Output the data that follows exactly, line for line.

------------------------------------------------------------

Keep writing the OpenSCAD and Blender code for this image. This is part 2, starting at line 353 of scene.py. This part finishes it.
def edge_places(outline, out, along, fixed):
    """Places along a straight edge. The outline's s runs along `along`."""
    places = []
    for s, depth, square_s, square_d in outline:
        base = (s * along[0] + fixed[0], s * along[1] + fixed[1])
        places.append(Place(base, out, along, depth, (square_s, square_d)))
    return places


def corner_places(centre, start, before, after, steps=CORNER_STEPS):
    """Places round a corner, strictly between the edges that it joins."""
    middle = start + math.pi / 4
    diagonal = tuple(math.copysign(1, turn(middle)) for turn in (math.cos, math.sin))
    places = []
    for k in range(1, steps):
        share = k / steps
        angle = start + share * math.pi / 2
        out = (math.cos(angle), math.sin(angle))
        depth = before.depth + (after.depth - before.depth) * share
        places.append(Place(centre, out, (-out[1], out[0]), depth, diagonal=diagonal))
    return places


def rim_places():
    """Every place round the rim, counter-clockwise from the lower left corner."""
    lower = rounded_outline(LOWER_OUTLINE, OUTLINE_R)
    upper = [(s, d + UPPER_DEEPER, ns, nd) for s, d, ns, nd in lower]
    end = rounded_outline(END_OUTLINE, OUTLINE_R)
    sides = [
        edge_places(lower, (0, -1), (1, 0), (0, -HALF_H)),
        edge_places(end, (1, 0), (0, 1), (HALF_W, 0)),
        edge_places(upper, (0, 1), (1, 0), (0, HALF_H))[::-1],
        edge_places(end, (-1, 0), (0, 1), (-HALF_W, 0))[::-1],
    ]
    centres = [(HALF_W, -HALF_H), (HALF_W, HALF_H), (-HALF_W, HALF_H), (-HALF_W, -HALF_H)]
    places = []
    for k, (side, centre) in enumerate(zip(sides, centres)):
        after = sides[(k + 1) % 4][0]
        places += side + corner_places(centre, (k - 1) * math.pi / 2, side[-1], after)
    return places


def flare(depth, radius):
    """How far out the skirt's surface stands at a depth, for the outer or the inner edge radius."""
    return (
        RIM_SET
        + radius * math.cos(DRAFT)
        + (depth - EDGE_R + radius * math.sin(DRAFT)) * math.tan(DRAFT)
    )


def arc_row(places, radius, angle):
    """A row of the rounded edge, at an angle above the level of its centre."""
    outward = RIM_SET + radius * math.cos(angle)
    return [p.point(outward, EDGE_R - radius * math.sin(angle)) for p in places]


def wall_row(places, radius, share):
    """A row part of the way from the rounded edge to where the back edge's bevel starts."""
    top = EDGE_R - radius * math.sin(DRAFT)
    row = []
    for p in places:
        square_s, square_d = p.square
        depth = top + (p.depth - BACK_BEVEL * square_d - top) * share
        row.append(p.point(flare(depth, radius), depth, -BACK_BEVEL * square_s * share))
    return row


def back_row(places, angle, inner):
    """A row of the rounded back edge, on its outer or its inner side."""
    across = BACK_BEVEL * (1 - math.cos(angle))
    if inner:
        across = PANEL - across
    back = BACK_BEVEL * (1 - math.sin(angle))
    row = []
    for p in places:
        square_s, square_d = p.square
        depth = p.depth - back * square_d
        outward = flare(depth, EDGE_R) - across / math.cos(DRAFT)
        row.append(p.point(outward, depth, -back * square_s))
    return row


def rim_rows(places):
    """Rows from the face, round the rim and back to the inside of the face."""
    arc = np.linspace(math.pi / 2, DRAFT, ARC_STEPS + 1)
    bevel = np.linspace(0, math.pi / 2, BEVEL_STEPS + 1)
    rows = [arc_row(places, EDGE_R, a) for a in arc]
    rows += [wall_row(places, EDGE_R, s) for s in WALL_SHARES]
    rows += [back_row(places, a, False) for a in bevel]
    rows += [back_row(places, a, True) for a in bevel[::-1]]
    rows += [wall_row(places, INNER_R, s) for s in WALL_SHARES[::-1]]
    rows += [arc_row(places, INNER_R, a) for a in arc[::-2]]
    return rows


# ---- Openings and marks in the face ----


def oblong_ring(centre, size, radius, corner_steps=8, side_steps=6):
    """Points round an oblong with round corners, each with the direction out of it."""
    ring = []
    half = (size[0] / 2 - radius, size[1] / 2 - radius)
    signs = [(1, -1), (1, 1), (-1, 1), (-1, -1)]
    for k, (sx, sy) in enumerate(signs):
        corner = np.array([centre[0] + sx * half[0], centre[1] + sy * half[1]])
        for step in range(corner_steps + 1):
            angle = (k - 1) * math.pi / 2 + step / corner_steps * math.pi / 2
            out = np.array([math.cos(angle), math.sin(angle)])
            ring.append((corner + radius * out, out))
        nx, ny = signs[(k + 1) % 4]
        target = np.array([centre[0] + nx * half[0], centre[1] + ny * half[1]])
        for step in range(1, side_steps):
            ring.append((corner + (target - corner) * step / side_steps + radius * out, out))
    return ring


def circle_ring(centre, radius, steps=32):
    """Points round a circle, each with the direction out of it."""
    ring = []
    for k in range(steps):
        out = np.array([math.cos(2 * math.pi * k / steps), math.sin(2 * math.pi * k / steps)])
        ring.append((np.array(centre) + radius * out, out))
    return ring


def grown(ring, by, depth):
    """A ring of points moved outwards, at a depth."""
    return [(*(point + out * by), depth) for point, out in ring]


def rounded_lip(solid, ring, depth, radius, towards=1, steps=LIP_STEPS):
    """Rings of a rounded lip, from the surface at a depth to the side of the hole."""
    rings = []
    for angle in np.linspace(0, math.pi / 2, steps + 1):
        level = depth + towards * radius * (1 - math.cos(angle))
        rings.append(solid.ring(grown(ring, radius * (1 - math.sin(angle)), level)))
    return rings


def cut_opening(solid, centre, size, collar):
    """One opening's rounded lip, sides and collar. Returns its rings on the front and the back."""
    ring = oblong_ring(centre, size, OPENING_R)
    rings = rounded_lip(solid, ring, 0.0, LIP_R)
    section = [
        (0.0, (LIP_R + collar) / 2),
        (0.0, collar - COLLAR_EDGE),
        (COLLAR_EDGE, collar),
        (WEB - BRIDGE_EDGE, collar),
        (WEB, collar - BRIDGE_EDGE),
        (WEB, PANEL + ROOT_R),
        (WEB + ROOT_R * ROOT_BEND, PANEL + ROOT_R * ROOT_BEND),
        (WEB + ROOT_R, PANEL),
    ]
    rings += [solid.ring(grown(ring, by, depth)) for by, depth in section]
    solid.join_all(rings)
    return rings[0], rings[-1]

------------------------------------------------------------

SOLVED EXERCISE:
Keep writing the OpenSCAD and Blender code for this image. This is part 2, starting at line 353 of scene.py. This part finishes it.
def edge_places(outline, out, along, fixed):
    """Places along a straight edge. The outline's s runs along `along`."""
    places = []
    for s, depth, square_s, square_d in outline:
        base = (s * along[0] + fixed[0], s * along[1] + fixed[1])
        places.append(Place(base, out, along, depth, (square_s, square_d)))
    return places


def corner_places(centre, start, before, after, steps=CORNER_STEPS):
    """Places round a corner, strictly between the edges that it joins."""
    middle = start + math.pi / 4
    diagonal = tuple(math.copysign(1, turn(middle)) for turn in (math.cos, math.sin))
    places = []
    for k in range(1, steps):
        share = k / steps
        angle = start + share * math.pi / 2
        out = (math.cos(angle), math.sin(angle))
        depth = before.depth + (after.depth - before.depth) * share
        places.append(Place(centre, out, (-out[1], out[0]), depth, diagonal=diagonal))
    return places


def rim_places():
    """Every place round the rim, counter-clockwise from the lower left corner."""
    lower = rounded_outline(LOWER_OUTLINE, OUTLINE_R)
    upper = [(s, d + UPPER_DEEPER, ns, nd) for s, d, ns, nd in lower]
    end = rounded_outline(END_OUTLINE, OUTLINE_R)
    sides = [
        edge_places(lower, (0, -1), (1, 0), (0, -HALF_H)),
        edge_places(end, (1, 0), (0, 1), (HALF_W, 0)),
        edge_places(upper, (0, 1), (1, 0), (0, HALF_H))[::-1],
        edge_places(end, (-1, 0), (0, 1), (-HALF_W, 0))[::-1],
    ]
    centres = [(HALF_W, -HALF_H), (HALF_W, HALF_H), (-HALF_W, HALF_H), (-HALF_W, -HALF_H)]
    places = []
    for k, (side, centre) in enumerate(zip(sides, centres)):
        after = sides[(k + 1) % 4][0]
        places += side + corner_places(centre, (k - 1) * math.pi / 2, side[-1], after)
    return places


def flare(depth, radius):
    """How far out the skirt's surface stands at a depth, for the outer or the inner edge radius."""
    return (
        RIM_SET
        + radius * math.cos(DRAFT)
        + (depth - EDGE_R + radius * math.sin(DRAFT)) * math.tan(DRAFT)
    )


def arc_row(places, radius, angle):
    """A row of the rounded edge, at an angle above the level of its centre."""
    outward = RIM_SET + radius * math.cos(angle)
    return [p.point(outward, EDGE_R - radius * math.sin(angle)) for p in places]


def wall_row(places, radius, share):
    """A row part of the way from the rounded edge to where the back edge's bevel starts."""
    top = EDGE_R - radius * math.sin(DRAFT)
    row = []
    for p in places:
        square_s, square_d = p.square
        depth = top + (p.depth - BACK_BEVEL * square_d - top) * share
        row.append(p.point(flare(depth, radius), depth, -BACK_BEVEL * square_s * share))
    return row


def back_row(places, angle, inner):
    """A row of the rounded back edge, on its outer or its inner side."""
    across = BACK_BEVEL * (1 - math.cos(angle))
    if inner:
        across = PANEL - across
    back = BACK_BEVEL * (1 - math.sin(angle))
    row = []
    for p in places:
        square_s, square_d = p.square
        depth = p.depth - back * square_d
        outward = flare(depth, EDGE_R) - across / math.cos(DRAFT)
        row.append(p.point(outward, depth, -back * square_s))
    return row


def rim_rows(places):
    """Rows from the face, round the rim and back to the inside of the face."""
    arc = np.linspace(math.pi / 2, DRAFT, ARC_STEPS + 1)
    bevel = np.linspace(0, math.pi / 2, BEVEL_STEPS + 1)
    rows = [arc_row(places, EDGE_R, a) for a in arc]
    rows += [wall_row(places, EDGE_R, s) for s in WALL_SHARES]
    rows += [back_row(places, a, False) for a in bevel]
    rows += [back_row(places, a, True) for a in bevel[::-1]]
    rows += [wall_row(places, INNER_R, s) for s in WALL_SHARES[::-1]]
    rows += [arc_row(places, INNER_R, a) for a in arc[::-2]]
    return rows


# ---- Openings and marks in the face ----


def oblong_ring(centre, size, radius, corner_steps=8, side_steps=6):
    """Points round an oblong with round corners, each with the direction out of it."""
    ring = []
    half = (size[0] / 2 - radius, size[1] / 2 - radius)
    signs = [(1, -1), (1, 1), (-1, 1), (-1, -1)]
    for k, (sx, sy) in enumerate(signs):
        corner = np.array([centre[0] + sx * half[0], centre[1] + sy * half[1]])
        for step in range(corner_steps + 1):
            angle = (k - 1) * math.pi / 2 + step / corner_steps * math.pi / 2
            out = np.array([math.cos(angle), math.sin(angle)])
            ring.append((corner + radius * out, out))
        nx, ny = signs[(k + 1) % 4]
        target = np.array([centre[0] + nx * half[0], centre[1] + ny * half[1]])
        for step in range(1, side_steps):
            ring.append((corner + (target - corner) * step / side_steps + radius * out, out))
    return ring


def circle_ring(centre, radius, steps=32):
    """Points round a circle, each with the direction out of it."""
    ring = []
    for k in range(steps):
        out = np.array([math.cos(2 * math.pi * k / steps), math.sin(2 * math.pi * k / steps)])
        ring.append((np.array(centre) + radius * out, out))
    return ring


def grown(ring, by, depth):
    """A ring of points moved outwards, at a depth."""
    return [(*(point + out * by), depth) for point, out in ring]


def rounded_lip(solid, ring, depth, radius, towards=1, steps=LIP_STEPS):
    """Rings of a rounded lip, from the surface at a depth to the side of the hole."""
    rings = []
    for angle in np.linspace(0, math.pi / 2, steps + 1):
        level = depth + towards * radius * (1 - math.cos(angle))
        rings.append(solid.ring(grown(ring, radius * (1 - math.sin(angle)), level)))
    return rings


def cut_opening(solid, centre, size, collar):
    """One opening's rounded lip, sides and collar. Returns its rings on the front and the back."""
    ring = oblong_ring(centre, size, OPENING_R)
    rings = rounded_lip(solid, ring, 0.0, LIP_R)
    section = [
        (0.0, (LIP_R + collar) / 2),
        (0.0, collar - COLLAR_EDGE),
        (COLLAR_EDGE, collar),
        (WEB - BRIDGE_EDGE, collar),
        (WEB, collar - BRIDGE_EDGE),
        (WEB, PANEL + ROOT_R),
        (WEB + ROOT_R * ROOT_BEND, PANEL + ROOT_R * ROOT_BEND),
        (WEB + ROOT_R, PANEL),
    ]
    rings += [solid.ring(grown(ring, by, depth)) for by, depth in section]
    solid.join_all(rings)
    return rings[0], rings[-1]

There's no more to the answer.